3.4. MRENet Architecture
In order to better solve the tasks of road surface extraction and road centerline extraction in complex scenes from VHR remote sensing images, we propose a new two-task, end-to-end deep learning network by adopting the Resblock module and PSP pooling module in the network based on the concept of multitask learning. The MRENet architecture is shown in
Figure 5. We regard the tasks of road surface extraction and road centerline extraction as two binary classification tasks. For road surface extraction, we use an encoder–decoder structure, i.e., a Resblock module, that uses multiple parallel atrous convolution branches to obtain the relationship between the road and environment backgrounds. The PSP pooling module further aggregates multiscale and multilevel features to obtain rich context information. Meanwhile, our network structure retains the skip connection structure in Unet [
26] and transmits the feature map directly from the encoder to the decoder through the combination operation. This information transmission achieves the integration of the deep and shallow features, providing more fine features for segmentation.

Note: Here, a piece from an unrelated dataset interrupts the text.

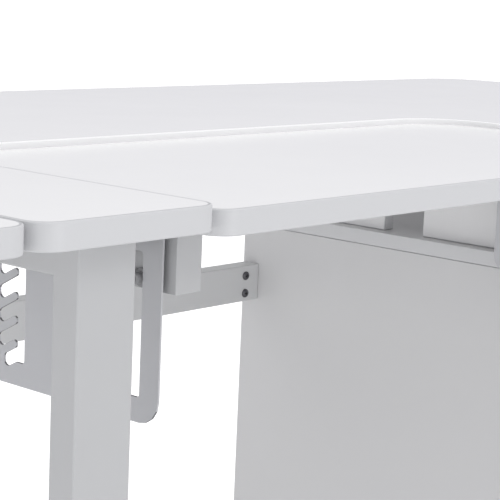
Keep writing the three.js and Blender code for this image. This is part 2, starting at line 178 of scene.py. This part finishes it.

For road centerline extraction, we believe that the features extracted by the encoder in road surface extraction (e.g., road location, directionality, etc.) can be transferred and utilized in the task of road centerline extraction. We aim to achieve this convolution layer sharing to supplement the training difficulties caused by the lack of centerline samples. Different from CasNet [
27], we feed the road surface extraction results and the four convolution layers of the road network encoder into the road centerline network to achieve a rapid extraction of single-pixel road centerlines, as shown in
Figure 5.
Considering the unbalanced proportion of negative (background) and positive samples (road surface and road centerline) in the training dataset, we further improve the binary cross-entropy loss function by adding a corresponding weight for each category, which was determined by the proportion of the category in all samples.